It is tough to follow Switzerland's biggest cheese. Credit Suisse produced very good results on Wednesday, but they felt a bit flat after bumper profits at UBS the previous day and, indeed, excellent figures from Deutsche Bank before that.

Nor does CS make life easier for its followers, with an endless stream of one-off items. After revaluing the mortgage trading book, changing actuarial assumptions in life insurance and various tax adjustments, net profits appear to have jumped 45 per cent year-on-year, to around SFr1.8bn.

While strong markets played a big part, there are signs of underlying progress. This is clearest in investment banking, where key products, such as underwriting flotations and leveraged finance, are performing strongly. That helped the investment bank achieve a pre-tax margin of almost 20 per cent in the third quarter, excluding exceptionals compared to 30 per cent at UBS and 32 per cent at Deutsche. This shows how far CS still lags its European rivals, but also indicates the potential if it can control costs.

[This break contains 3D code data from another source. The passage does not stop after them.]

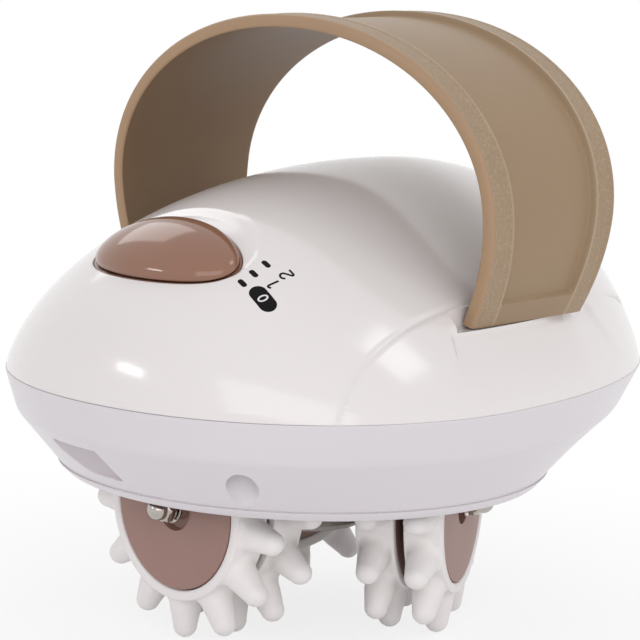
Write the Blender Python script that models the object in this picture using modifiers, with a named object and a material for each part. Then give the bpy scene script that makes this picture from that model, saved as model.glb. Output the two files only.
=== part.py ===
"""Hand-held electric roller massager, modelled piece by piece at its real size.

Metres, +Z up. The massager stands on the tips of its roller knobs at z = 0, its
nose points to -Y, and the hand strap arches over the case from side to side.
Three twin rollers stand on a carrier that a worm drive turns about a vertical axis.
"""
import math

import bmesh
import bpy
from mathutils import Matrix, Vector

# Case, outer sizes. Reaches are measured from the widest section of the case.
FRONT_REACH = 0.0642
BACK_REACH = 0.0975
HALF_WIDTH = 0.0618
SEAM_Z = 0.0565
DOME_TOP_Z = 0.1017
DOME_PEAK_SHIFT = 0.0263
CREASE_Z = 0.0477
RIM_Z = 0.0338
CASE_WALL = 0.0024
OUTLINE_POWER = 2.07
SIDE_RISE_POWER = 1.12
SIDE_CURVE_POWER = 1.85
LENGTH_RISE_POWER = 2.19
LENGTH_CURVE_POWER = 2.04
CREASE_SHARE = 0.82
OUTLINE_POINTS = 40
DOME_RINGS = 8

# Fits
GAP = 0.0003
RUNNING_GAP = 0.0018
OVERRUN = 0.002

# Rollers: the hub of the carrier lies behind the widest section of the case.
HUB_SETBACK = 0.0032
CARRIER_ANGLE = math.radians(-95.5)
ROLLER_COUNT = 3
RING_COUNT = 2
RING_WIDTH = 0.0086
RING_SPACING = 0.0107
RING_WALL = 0.0022
CORE_RADIUS = 0.0180
KNOBS_PER_RING = 13
KNOB_REACH = 0.0296
KNOB_TIP_RADIUS = 0.0028
KNOB_BASE_RADIUS = 0.0036
ROLLER_FACE_RADIUS = 0.0376
CORE_SIDES = 26
KNOB_SIDES = 6
BUTTON_SIDES = 28
# Turn of the knobs on each ring from straight down, in shares of one knob spacing
RING_TURN_SHARES = ((0.0, 0.32), (-0.29, -0.29), (0.0, -0.40))
SPACER_RADIUS = 0.0075

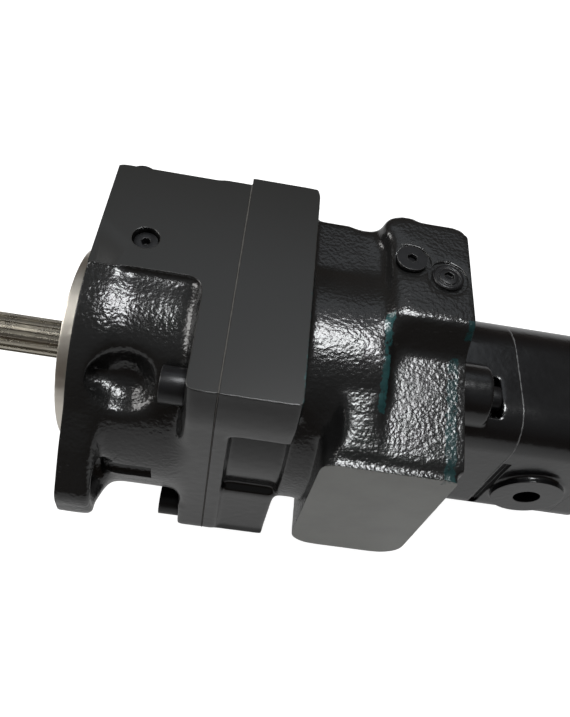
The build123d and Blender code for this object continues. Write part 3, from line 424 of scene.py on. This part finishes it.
for casting_piece, node in ((front_casting, "front_housing"), (rear_casting, "rear_housing")):
    only(casting_piece)
    bpy.ops.object.shade_smooth_by_angle(angle=CREASE_ANGLE)
    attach(casting_piece, "housing")
    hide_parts(node)


# Sand-cast skin under paint: rounded grains about two millimetres wide with finer ones between
cast_skin, skin_in, skin_out = new_group(
    "cast_skin", [("Grain", "NodeSocketFloat", 430.0)],
    [("Height", "NodeSocketFloat"), ("Grain Mask", "NodeSocketFloat")],
)
skin_place = cast_skin.nodes.new("ShaderNodeTexCoord")
coarse = noise(cast_skin, skin_place.outputs["Object"], skin_in.outputs["Grain"], 1.4, 0.45, 0.10)
fine_scale = maths(cast_skin, "MULTIPLY", skin_in.outputs["Grain"], 2.6)
fine = noise(cast_skin, skin_place.outputs["Object"], fine_scale, 1.0, 0.5)
patch = noise(cast_skin, skin_place.outputs["Object"], 38.0, 1.0, 0.5)
lumps = remap(cast_skin, coarse, 0.25, 0.75, smooth=False)
height = maths(cast_skin, "MULTIPLY_ADD", fine, 0.10, lumps)
strength = remap(cast_skin, patch, 0.35, 0.65, 0.65, 1.0)
cast_skin.links.new(maths(cast_skin, "MULTIPLY", height, strength), skin_out.inputs["Height"])
cast_skin.links.new(lumps, skin_out.inputs["Grain Mask"])

# A soft-edged box in the part's own frame, with a ragged outline
ragged_box, ragged_in, ragged_out = new_group(
    "ragged_box",
    [
        ("Centre", "NodeSocketVector", None), ("Half Size", "NodeSocketVector", None),
        ("Ragged", "NodeSocketFloat", 0.002), ("Softness", "NodeSocketFloat", 0.0006),
    ],
    [("Mask", "NodeSocketFloat")],
)
box_place = ragged_box.nodes.new("ShaderNodeTexCoord")
offset = ragged_box.nodes.new("ShaderNodeVectorMath")
offset.operation = "SUBTRACT"
ragged_box.links.new(box_place.outputs["Object"], offset.inputs[0])
ragged_box.links.new(ragged_in.outputs["Centre"], offset.inputs[1])
reach = ragged_box.nodes.new("ShaderNodeVectorMath")
reach.operation = "ABSOLUTE"
ragged_box.links.new(offset.outputs[0], reach.inputs[0])
beyond = ragged_box.nodes.new("ShaderNodeVectorMath")
beyond.operation = "SUBTRACT"
ragged_box.links.new(reach.outputs[0], beyond.inputs[0])
ragged_box.links.new(ragged_in.outputs["Half Size"], beyond.inputs[1])
parts_of = ragged_box.nodes.new("ShaderNodeSeparateXYZ")
ragged_box.links.new(beyond.outputs[0], parts_of.inputs[0])
furthest = maths(ragged_box, "MAXIMUM", parts_of.outputs["Y"], parts_of.outputs["Z"])
furthest = maths(ragged_box, "MAXIMUM", parts_of.outputs["X"], furthest)
box_noise = noise(ragged_box, box_place.outputs["Object"], 260.0, 3.0, 0.6)
ragged_swing = maths(ragged_box, "SUBTRACT", box_noise, 0.5)
ragged_swing = maths(ragged_box, "MULTIPLY", ragged_swing, ragged_in.outputs["Ragged"])
distance = maths(ragged_box, "ADD", furthest, maths(ragged_box, "MULTIPLY", ragged_swing, 2.0))
faded = maths(ragged_box, "DIVIDE", distance, ragged_in.outputs["Softness"])
ragged_box.links.new(maths(ragged_box, "SUBTRACT", 0.5, faded, clamp=True), ragged_out.inputs["Mask"])

# Edges, where paint thins and where a painted highlight is laid: the difference between the surface and its
# rounded self
edge_line, edge_in, edge_out = new_group(
    "edge_line", [("Low", "NodeSocketFloat", 0.02), ("High", "NodeSocketFloat", 0.25)],
    [("Edge", "NodeSocketFloat"), ("Normal", "NodeSocketVector")],
)
rounding = edge_line.nodes.new("ShaderNodeBevel")
rounding.samples = 6
rounding.inputs["Radius"].default_value = 0.0009
flat_face = edge_line.nodes.new("ShaderNodeNewGeometry")
likeness = edge_line.nodes.new("ShaderNodeVectorMath")
likeness.operation = "DOT_PRODUCT"
edge_line.links.new(rounding.outputs[0], likeness.inputs[0])
edge_line.links.new(flat_face.outputs["Normal"], likeness.inputs[1])
turned_away = maths(edge_line, "SUBTRACT", 1.0, likeness.outputs["Value"])
edge_range = edge_line.nodes.new("ShaderNodeMapRange")
edge_line.links.new(turned_away, edge_range.inputs["Value"])
edge_line.links.new(edge_in.outputs["Low"], edge_range.inputs["From Min"])
edge_line.links.new(edge_in.outputs["High"], edge_range.inputs["From Max"])
edge_line.links.new(edge_range.outputs["Result"], edge_out.inputs["Edge"])
edge_line.links.new(rounding.outputs[0], edge_out.inputs["Normal"])

# Cloudy variation of a finish, for its sheen and shade
clouding, cloud_in, cloud_out = new_group(
    "clouding",
    [
        ("Scale", "NodeSocketFloat", 30.0),
        ("Low", "NodeSocketFloat", 0.3), ("High", "NodeSocketFloat", 0.4),
    ],
    [("Value", "NodeSocketFloat"), ("Cloud", "NodeSocketFloat")],
)
cloud_place = clouding.nodes.new("ShaderNodeTexCoord")
cloud = noise(clouding, cloud_place.outputs["Object"], cloud_in.outputs["Scale"], 4.0, 0.6)
cloud_range = clouding.nodes.new("ShaderNodeMapRange")
clouding.links.new(cloud, cloud_range.inputs["Value"])
cloud_range.inputs["From Min"].default_value = 0.3
cloud_range.inputs["From Max"].default_value = 0.7
clouding.links.new(cloud_in.outputs["Low"], cloud_range.inputs["To Min"])
clouding.links.new(cloud_in.outputs["High"], cloud_range.inputs["To Max"])
clouding.links.new(cloud_range.outputs["Result"], cloud_out.inputs["Value"])
clouding.links.new(cloud, cloud_out.inputs["Cloud"])


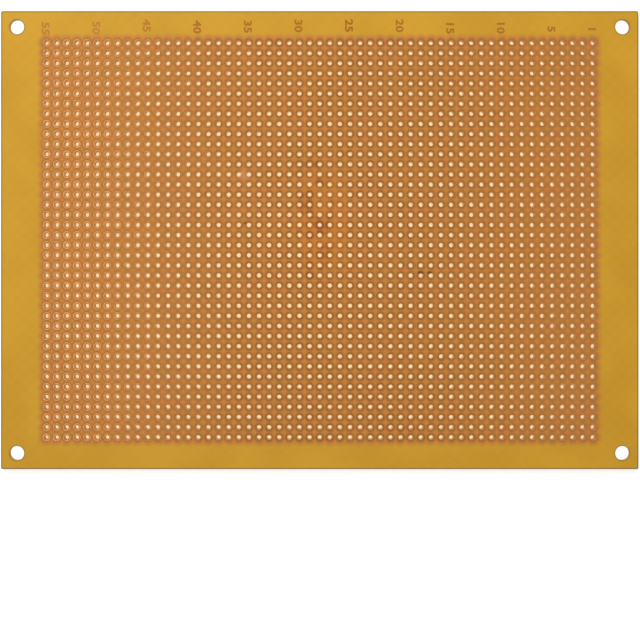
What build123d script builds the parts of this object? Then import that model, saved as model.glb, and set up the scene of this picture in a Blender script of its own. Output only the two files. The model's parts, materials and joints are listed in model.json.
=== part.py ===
"""Prototype board: a single-sided copper-clad laminate with a grid of drilled round pads.

The board lies copper side up. The origin is the middle of its underside, +X runs along the
long edge, +Y across the board towards the edge with the column numbers, and +Z is up.
Lengths are in millimetres.
"""

import os

from build123d import *

# Hole grid
pitch = 2.54
columns = 55
rows = 40
hole_diameter = 1.0

# Laminate sheet
board_thickness = 1.6
end_margin = 11.42  # from the first or last column of holes to the short edge
side_margin = 7.97  # from the first or last row of holes to the long edge
corner_radius = 0.4

# Copper foil, etched into one round pad for each hole
foil_thickness = 0.035
pad_gap = 0.54  # bare laminate between neighbouring pads

# Screw holes in the four corners
mount_hole_diameter = 3.6
mount_inset = 4.0  # from the centre of a screw hole to both edges of its corner

# How much of the grid is cut: this many rows along each long edge, with these flats to a hole
rows_cut = 1
hole_sides = 8

board_length = (columns - 1) * pitch + 2 * end_margin
board_width = (rows - 1) * pitch + 2 * side_margin
pad_diameter = pitch - pad_gap
edge_rows_y = (rows - rows_cut) / 2 * pitch  # middle of the cut rows at each long edge


def edge_rows(side):
    """Hole places of the cut rows along the long edge on the +Y side (1) or the -Y side (-1)."""
    return [Pos(0, side * edge_rows_y) * place for place in GridLocations(pitch, pitch, columns, rows_cut)]


def hole_outline():
    """Outline of a drilled hole. Its flats touch the drill's circle, so a lead still fits."""
    return RegularPolygon(hole_diameter / 2, hole_sides, major_radius=False)


def board():
    """Laminate sheet with rounded corners, screw holes and the drilled rows."""
    mount_spacing_x = board_length - 2 * mount_inset
    mount_spacing_y = board_width - 2 * mount_inset
    mounts = GridLocations(mount_spacing_x, mount_spacing_y, 2, 2)
    outline = Sketch() + RectangleRounded(board_length, board_width, corner_radius)
    outline -= [place * Circle(mount_hole_diameter / 2) for place in mounts]
    outline -= [place * hole_outline() for side in (1, -1) for place in edge_rows(side)]
    return extrude(outline, board_thickness)


def pad():
    """One copper pad with its hole, standing on z = 0."""
    return extrude(RegularPolygon(pad_diameter / 2, hole_sides) - hole_outline(), foil_thickness)


def pad_rows(side):
    """Pads of the cut rows along one long edge, face to face with the copper side of the sheet."""
    one_pad = pad()
    return Compound(children=[Pos(0, 0, board_thickness) * place * one_pad for place in edge_rows(side)])


sub_parts = {
    "board": board(),
    "copper_pads_top_row": pad_rows(1),
    "copper_pads_bottom_row": pad_rows(-1),
}

os.makedirs("parts", exist_ok=True)
for node, shape in sub_parts.items():
    export_step(shape, f"parts/{node}.step")
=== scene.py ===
# %% [markdown]
# # A prototype board, seen from its copper side
#
# The object is one flat sheet of ochre glass-and-epoxy laminate, 1.6 mm thick, with 2200 drilled
# holes on a 2.54 mm grid and a round pad of thin copper foil around each. A few numbers etched
# from the same foil count the columns along one long edge.
#
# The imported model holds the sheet's outline, its screw holes and the first and last row of the
# grid. This lesson makes the whole grid from those, then the finishes, the light and the camera.

# %% Load the frame
import json
import math

import bmesh
import bpy
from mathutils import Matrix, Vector
from mathutils.geometry import delaunay_2d_cdt


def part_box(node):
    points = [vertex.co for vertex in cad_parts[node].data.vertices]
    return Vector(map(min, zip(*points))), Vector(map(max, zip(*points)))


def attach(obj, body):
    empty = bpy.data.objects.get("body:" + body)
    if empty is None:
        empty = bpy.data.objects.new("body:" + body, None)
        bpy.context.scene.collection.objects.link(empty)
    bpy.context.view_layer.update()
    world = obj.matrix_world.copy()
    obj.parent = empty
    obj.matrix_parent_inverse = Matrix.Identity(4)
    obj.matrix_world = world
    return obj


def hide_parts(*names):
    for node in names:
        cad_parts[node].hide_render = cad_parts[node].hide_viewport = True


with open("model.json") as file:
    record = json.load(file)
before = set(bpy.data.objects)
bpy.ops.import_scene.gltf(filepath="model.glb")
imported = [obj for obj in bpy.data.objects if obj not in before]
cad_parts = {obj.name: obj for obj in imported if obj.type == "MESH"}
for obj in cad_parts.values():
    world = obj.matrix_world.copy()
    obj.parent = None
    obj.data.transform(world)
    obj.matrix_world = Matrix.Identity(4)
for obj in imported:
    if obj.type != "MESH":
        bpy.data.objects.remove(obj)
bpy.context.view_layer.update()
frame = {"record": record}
MM = 0.001
sheet_low, sheet_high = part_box("board")
pads_low, pads_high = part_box("copper_pads_top_row")
print("sheet, mm:", [round(side / MM, 3) for side in sheet_high - sheet_low])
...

In private banking and asset management, the group's performance is already pretty much on a par with UBS. Both are recording record inflows of new money and while those at UBS are larger as a proportion of assets under management, the margin in CS's private bank is substantially higher.

As a stock, at least, CS is less in its rival's shadow, marginally outperforming UBS this year. That should continue while the markets stay strong. But UBS remains the sector's class act.